You ought to see deacon Jones
When he rattles the bones,
Old parson Brown dancin’ ‘roun like a clown,
Aunt Jemima who is past eighty three,
Shoutin’ “I’m full o’ pep!
Watch yo’ step!, watch yo’ step!
One legged Joe danced aroun’ on his toe,
Threw away his crutch and hollered, “hey let ‘er go!”
Oh, honey, hail! hail! the gang’s all here
For an Alabama jubilee.
Last Sunday evening we Presbyterians experienced an extraordinary time of worship. Having been prepped in the morning service, the people returned in the evening toting musical instruments and expecting “something a little different.”
For me it was a risk: setting up a worship experience where people would be absolutely free to follow their heart. We put a few Psalms on the screen, and read together passages about singing new songs, dancing, clapping and praising God with cymbals and harps. And somewhere along the line the great Maestro stepped into the our unfettered mess of musicality, tapped his baton, and conducted a delicious symphony of freedom like I’ve seldom seen: Young and old alike entered the steps and strains, accompanied by flutes and violins, djembes and shakers. It was a chorus of joy that couldn’t be explained apart from the living God.
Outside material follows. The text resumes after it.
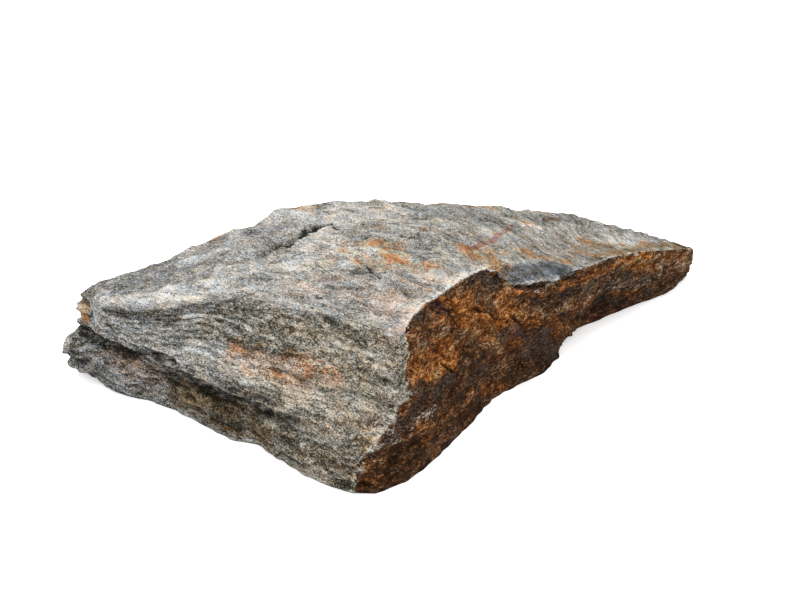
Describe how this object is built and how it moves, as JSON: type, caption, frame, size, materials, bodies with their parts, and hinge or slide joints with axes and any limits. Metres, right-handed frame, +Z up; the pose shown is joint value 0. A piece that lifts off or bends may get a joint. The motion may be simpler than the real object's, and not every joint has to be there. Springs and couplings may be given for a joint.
{
  "type": "gneiss stepping stone",
  "caption": "Loose natural slab of banded gneiss with a flat bed, a gently sloping walkable top and rough broken sides, laid in a path or bed to step on.",
  "frame": {"origin": "centre of the stone's bounding box, on the surface that its flat bed lies on", "axes": "+Z up from the bed to the tread, +X along the stone's length from its blunt left end to the tip of its thin wing, +Y from the near corner to the straight back"},
  "size_m": [0.683, 0.45, 0.132],
  "materials": {
    "gneiss": "matte"
  },
  "bodies": {
    "root": {"stepping_stone": "gneiss"}
  },
  "joints": []
}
I’m in awe that our God is a Trinity, a three-personed Godhead pulsing with relationship between Father, Son and Spirit. I love the rhythms of life that pour from His throne, the eternal inclusion, the harmony and agreement of being Three – and yet – One.
It all goes back to the Trinity, the fountainhead of harmony, the root of relationship, the cradle of creativity, and the origin of the dance. How lonely and flat the universe would be, how quiet the jubilee, were it any other way.